Letzterer ist dafür umso vielschichtiger und komplexer. In Ranglisten- oder freien Matches stehen diverse Spielmodi zur Auswahl, darunter klassische Deathmatches, Capture the Flag sowie Duelle mit einem einzelnen anderen Spieler. Aber auch ungewöhnlichere Beschäftigungen wie eine brutale Abwandlung von Handball finden hier Platz. Verbunden wird über ein Matchmakingsystem, das – genügend Mitspieler vorausgesetzt – unkomplitziert und schnell seinen Dienst verrichtet und bis zu 16 Spieler für eine Partie versammeln kann. Wie etwa diverse moderne Ego-Shooter kommt auch Anarchy Reigns mit einem Levelsystem daher, durch das nach und nach sogenannte "Perks" freigeschaltet werden. Diese kommen mit mannigfaltigen Einsatzmöglichkeiten und erlauben es beispielsweise, sich automatisch von gegnerischen Griffen zu befreien oder verstärken lediglich die Angriffskraft. Durch die chaotische Natur des Gameplays fallen diese Verbesserungen nicht negativ ins Gewicht, sondern helfen lediglich dabei, die eigenen Schwächen ein wenig auszugleichen.

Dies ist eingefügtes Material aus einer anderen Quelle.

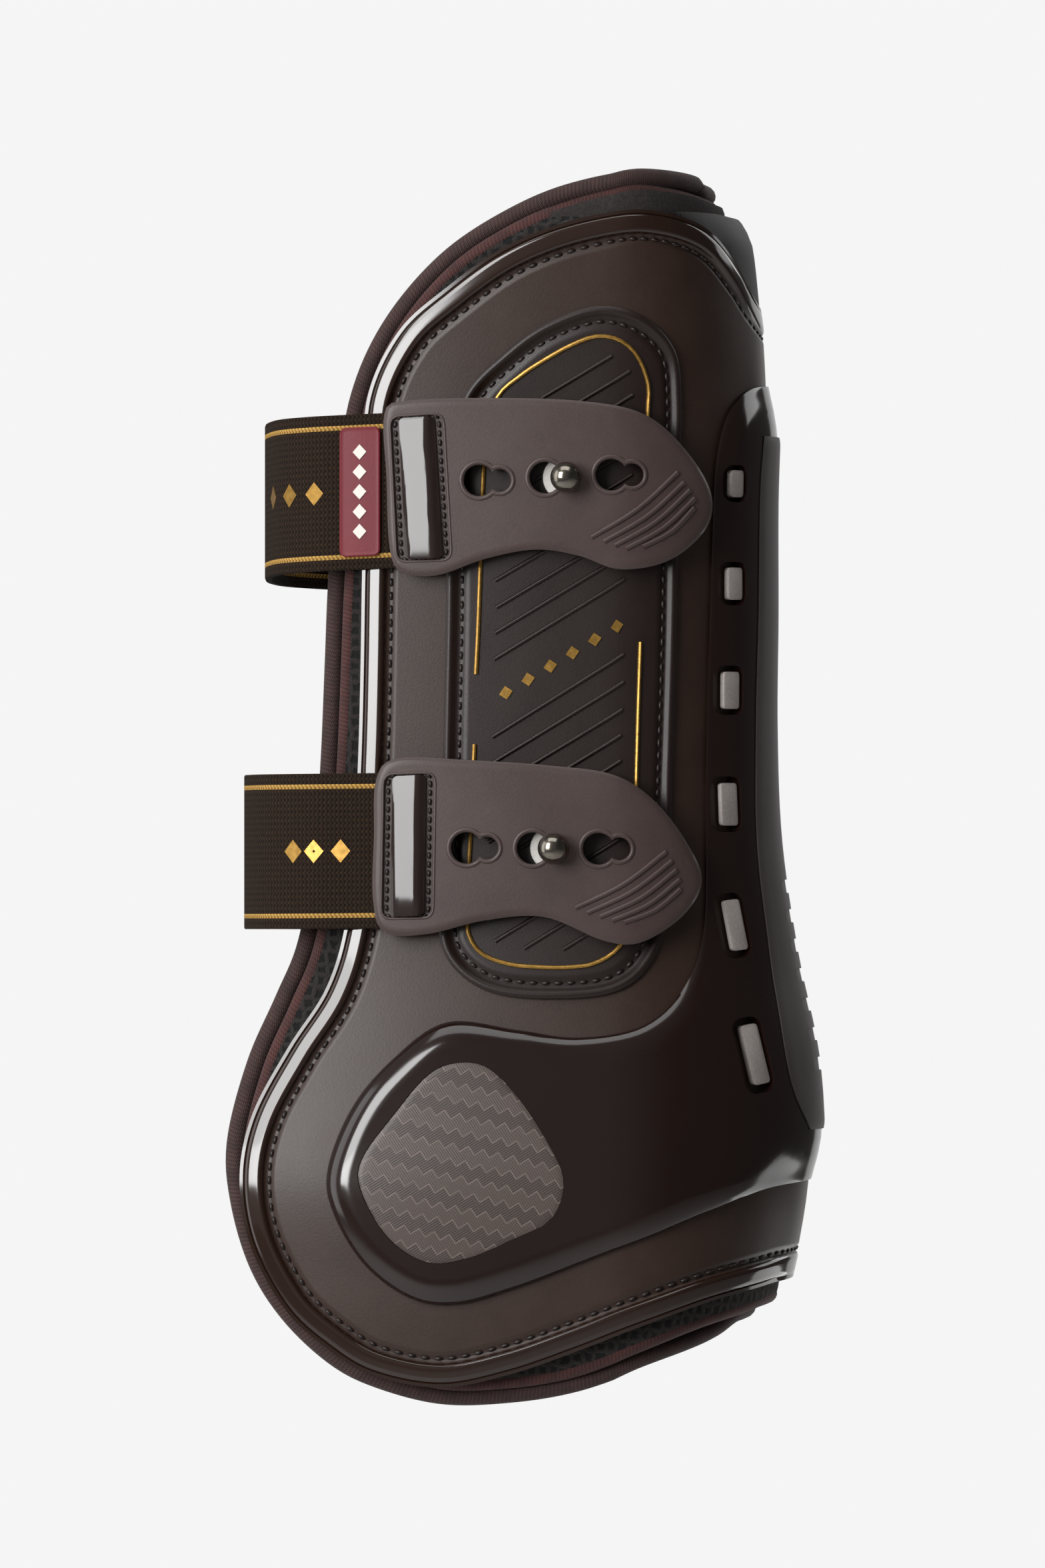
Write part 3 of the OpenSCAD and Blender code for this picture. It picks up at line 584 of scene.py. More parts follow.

Die Charaktere sind indes allesamt konkurrenzfähig. Große, langsame Hühnen sind in Handgemengen oft effektiver – einige von ihnen können mehrere Gegner gleichzeitig greifen –, die schlanken, flinken Charaktere haben hingegen meist in Duellen einen Vorteil und bewegen sich marginal schneller über die Maps. Zwar finden sich in beiden Enden des Spektrums klare Favoriten (Gargoyle und Zero sind enorm effektiv), mit etwas Eingewöhnungszeit kann man jedoch mit jedem Charakter Erfolge feiern. Durch diesen Umstand sowie dank der recht abwechslungsreichen Charakterdesigns kommt es auch selten vor, in einer Lobby mit unzähligen Klonen zu landen. Wem der Standardcast aus bulligen Machos, Latex-Ladies und asiatischen Kampfkünstlern nicht zusagt, sollte übrigens zur Erstauflage von Anarchy Reigns greifen. Denn die beinhaltet einen Downloadcode, mit welchem sich Fanliebling Bayonetta freischalten lässt.

Fazit von
7
Anarchy Reigns wird die Gemüter spalten. Und wenn es eine Person wäre, wäre es stolz darauf. Plump, barsch, brutal und hemmungslos liefert Platinum Games ein Spiel ab, das sich in einem sehr vielfältigen Markt als völlig eigenständig präsentiert. Es hat durchaus B-Side-Charakter; grafisch treiben Jack & Co. trotz flüssiger Action beide Konsolen nicht an die Grenze und es fehlt vielerorts an jenem Feinschliff, der Meisterwerke wie Bayonetta und Vanquish auszeichnete. Und doch weiß es ob seines simplen Charmes zu überzeugen, sofern man der Idee von chaotischem Prügelgetümmel nicht gänzlich abgeneigt ist. Die Onlinewelten der Importversion waren indes nach wenigen Wochen leer. Bleibt zu hoffen, dass Anarchy Reigns im Westen einen längeren Atem hat. Der Release-Budgetpreis dürfte dem auf jeden Fall nicht im Wege stehen – und lockt eventuell auch den ein oder anderen Onlinemuffel mit einer kurzweiligen Kampagne in das zerstörte Altambra.